RECORDED DATA
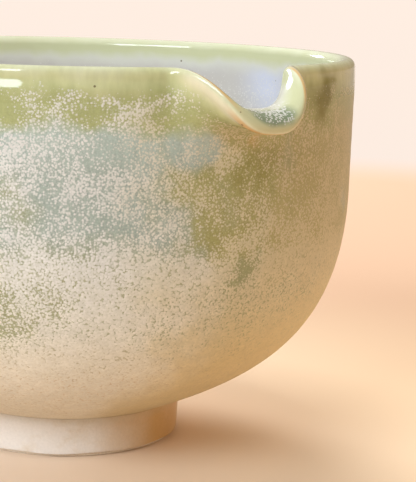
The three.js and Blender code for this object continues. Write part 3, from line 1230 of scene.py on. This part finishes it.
@dataclass
class Studio:
    """A plain pale floor under soft window light."""

    seen: Viewpoint
    floor_radius: float = 30.0
    left_tone: Tone = tone(246, 226, 208)
    right_tone: Tone = tone(246, 217, 182)
    distant_tone: Tone = tone(226, 189, 160)
    far_tone: Tone = tone(246, 230, 219)
    unlit: Tone = (0.0, 0.0, 0.0)
    turn: Span = (-0.08, 0.12)
    distance: Span = (0.06, 0.18)
    fade: Span = (0.43, 0.55)
    aim_height: float = 0.045
    backdrop_inner: float = math.radians(10)
    backdrop_outer: float = math.radians(16)
    surrounding_glow: float = 0.55
    sky: Tone = (1.0, 0.83, 0.64)
    sky_strength: float = 0.38
    panels: tuple[Panel, ...] = (
        Panel("window", -0.58, -0.67, 0.53, 0.68, 0.28, 8.1, (0.80, 0.91, 1.0), True),
        Panel("window_behind", -0.16, 0.95, 0.60, 0.38, 0.38, 10.5, (0.88, 0.94, 1.0)),
        Panel("skylight", -0.42, 0.80, 0.34, 0.20, 0.14, 1.1, (0.88, 0.94, 1.0), True),
        Panel("ceiling", -0.1, 0.1, 1.0, 0.4, 0.4, 4.0, (1.0, 0.97, 0.93)),
        Panel("warm_bounce", 0.8, 0.1, 0.12, 0.5, 0.3, 1.2, (1.0, 0.66, 0.38)),
    )

    def build(self) -> None:
        """Makes the floor, the sky and the lights, for colours shown as they are."""
        bpy.context.scene.view_settings.view_transform = "Standard"
        bm = bmesh.new()
        bmesh.ops.create_circle(bm, cap_ends=True, segments=96, radius=self.floor_radius)
        mesh = bpy.data.meshes.new("floor")
        bm.to_mesh(mesh)
        bm.free()
        mesh.materials.append(self.floor_finish())
        floor = placed("floor", mesh)
        world = bpy.data.worlds.new("sky")
        world.use_nodes = True
        world.node_tree.nodes["Background"].inputs[0].default_value = (*self.sky, 1)
        world.node_tree.nodes["Background"].inputs[1].default_value = self.sky_strength
        bpy.context.scene.world = world
        for panel in self.panels:
            panel.build(self.seen, Vector((0, 0, self.aim_height)))

    def floor_finish(self) -> Material:
        """A smooth warm floor that turns into an evenly bright backdrop behind the bowl.

        Returns:
            The finished material.
        """
        mix = Recipe("floor")
        away = mix.measure("LENGTH", mix.place)
        far = mix.rise(away, *self.fade)
        beside = mix.measure("DOT_PRODUCT", mix.place, self.seen.across(1, 0, 0))
        near = mix.mix(mix.rise(beside, *self.turn), self.left_tone, self.right_tone)
        near = mix.mix(mix.rise(away, *self.distance), near, self.distant_tone)
        colour = mix.mix(far, near, self.unlit)
        mix.feed(mix.surface.inputs["Emission Color"], self.far_tone)
        start = self.seen.across(0, -self.seen.distance, 0)
        outward = mix.vector("NORMALIZE", mix.vector("SUBTRACT", mix.place, start))
        faced = mix.measure("DOT_PRODUCT", outward, self.seen.across(*self.seen.ahead, 0))
        behind = mix.rise(faced, math.cos(self.backdrop_outer), math.cos(self.backdrop_inner))
        glow = mix.total(mix.product(behind, 1 - self.surrounding_glow), self.surrounding_glow)
        mix.feed(mix.surface.inputs["Emission Strength"], mix.product(glow, far))
        return mix.finish(colour, 0.5, mix.clouds(2, 0.3, 1), 0.02 * MM)


@dataclass
class TeaBowl:
    """The whole bowl: clay, foot and coats of glaze."""

    wall: Wall = field(default_factory=Wall)
    marks: ThrowingMarks = field(default_factory=ThrowingMarks)

    def build(self) -> list[Object]:
        """Makes every piece.

        Returns:
            The finished pieces.
        """
        lip = PouringLip(self.wall)
        glaze, wash, clay = MottledGlaze().make(), FootWash().make(), BareClay().make()
        made = ClayBody(replace(self.wall, fine_row=1.1 * MM, row=1.8 * MM), lip, self.marks).build(clay)
        made += Foot(self.wall).build(clay, wash)
        made += GlazeCoats(self.wall, lip, self.marks).build(glaze)
        return made


def main() -> None:
    """Builds the bowl, its floor, its light and its camera."""
    logging.basicConfig(level=logging.INFO, format="%(message)s")
    seen = Viewpoint()
    seen.build()
    Studio(seen).build()
    for made in TeaBowl().build():
        log.info("%s is in place, with %d faces", made.name, len(made.data.polygons))


if __name__ == "__main__":
    main()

PROBLEM REQUIREMENTS
Copy out every line of the data above, exactly as given.

RESPONSE
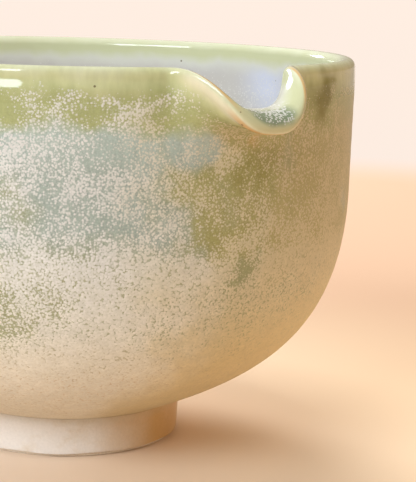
The three.js and Blender code for this object continues. Write part 3, from line 1230 of scene.py on. This part finishes it.
@dataclass
class Studio:
    """A plain pale floor under soft window light."""

    seen: Viewpoint
    floor_radius: float = 30.0
    left_tone: Tone = tone(246, 226, 208)
    right_tone: Tone = tone(246, 217, 182)
    distant_tone: Tone = tone(226, 189, 160)
    far_tone: Tone = tone(246, 230, 219)
    unlit: Tone = (0.0, 0.0, 0.0)
    turn: Span = (-0.08, 0.12)
    distance: Span = (0.06, 0.18)
    fade: Span = (0.43, 0.55)
    aim_height: float = 0.045
    backdrop_inner: float = math.radians(10)
    backdrop_outer: float = math.radians(16)
    surrounding_glow: float = 0.55
    sky: Tone = (1.0, 0.83, 0.64)
    sky_strength: float = 0.38
    panels: tuple[Panel, ...] = (
        Panel("window", -0.58, -0.67, 0.53, 0.68, 0.28, 8.1, (0.80, 0.91, 1.0), True),
        Panel("window_behind", -0.16, 0.95, 0.60, 0.38, 0.38, 10.5, (0.88, 0.94, 1.0)),
        Panel("skylight", -0.42, 0.80, 0.34, 0.20, 0.14, 1.1, (0.88, 0.94, 1.0), True),
        Panel("ceiling", -0.1, 0.1, 1.0, 0.4, 0.4, 4.0, (1.0, 0.97, 0.93)),
        Panel("warm_bounce", 0.8, 0.1, 0.12, 0.5, 0.3, 1.2, (1.0, 0.66, 0.38)),
    )

    def build(self) -> None:
        """Makes the floor, the sky and the lights, for colours shown as they are."""
        bpy.context.scene.view_settings.view_transform = "Standard"
        bm = bmesh.new()
        bmesh.ops.create_circle(bm, cap_ends=True, segments=96, radius=self.floor_radius)
        mesh = bpy.data.meshes.new("floor")
        bm.to_mesh(mesh)
        bm.free()
        mesh.materials.append(self.floor_finish())
        floor = placed("floor", mesh)
        world = bpy.data.worlds.new("sky")
        world.use_nodes = True
        world.node_tree.nodes["Background"].inputs[0].default_value = (*self.sky, 1)
        world.node_tree.nodes["Background"].inputs[1].default_value = self.sky_strength
        bpy.context.scene.world = world
        for panel in self.panels:
            panel.build(self.seen, Vector((0, 0, self.aim_height)))

    def floor_finish(self) -> Material:
        """A smooth warm floor that turns into an evenly bright backdrop behind the bowl.

        Returns:
            The finished material.
        """
        mix = Recipe("floor")
        away = mix.measure("LENGTH", mix.place)
        far = mix.rise(away, *self.fade)
        beside = mix.measure("DOT_PRODUCT", mix.place, self.seen.across(1, 0, 0))
        near = mix.mix(mix.rise(beside, *self.turn), self.left_tone, self.right_tone)
        near = mix.mix(mix.rise(away, *self.distance), near, self.distant_tone)
        colour = mix.mix(far, near, self.unlit)
        mix.feed(mix.surface.inputs["Emission Color"], self.far_tone)
        start = self.seen.across(0, -self.seen.distance, 0)
        outward = mix.vector("NORMALIZE", mix.vector("SUBTRACT", mix.place, start))
        faced = mix.measure("DOT_PRODUCT", outward, self.seen.across(*self.seen.ahead, 0))
        behind = mix.rise(faced, math.cos(self.backdrop_outer), math.cos(self.backdrop_inner))
        glow = mix.total(mix.product(behind, 1 - self.surrounding_glow), self.surrounding_glow)
        mix.feed(mix.surface.inputs["Emission Strength"], mix.product(glow, far))
        return mix.finish(colour, 0.5, mix.clouds(2, 0.3, 1), 0.02 * MM)


@dataclass
class TeaBowl:
    """The whole bowl: clay, foot and coats of glaze."""

    wall: Wall = field(default_factory=Wall)
    marks: ThrowingMarks = field(default_factory=ThrowingMarks)

    def build(self) -> list[Object]:
        """Makes every piece.

        Returns:
            The finished pieces.
        """
        lip = PouringLip(self.wall)
        glaze, wash, clay = MottledGlaze().make(), FootWash().make(), BareClay().make()
        made = ClayBody(replace(self.wall, fine_row=1.1 * MM, row=1.8 * MM), lip, self.marks).build(clay)
        made += Foot(self.wall).build(clay, wash)
        made += GlazeCoats(self.wall, lip, self.marks).build(glaze)
        return made


def main() -> None:
    """Builds the bowl, its floor, its light and its camera."""
    logging.basicConfig(level=logging.INFO, format="%(message)s")
    seen = Viewpoint()
    seen.build()
    Studio(seen).build()
    for made in TeaBowl().build():
        log.info("%s is in place, with %d faces", made.name, len(made.data.polygons))


if __name__ == "__main__":
    main()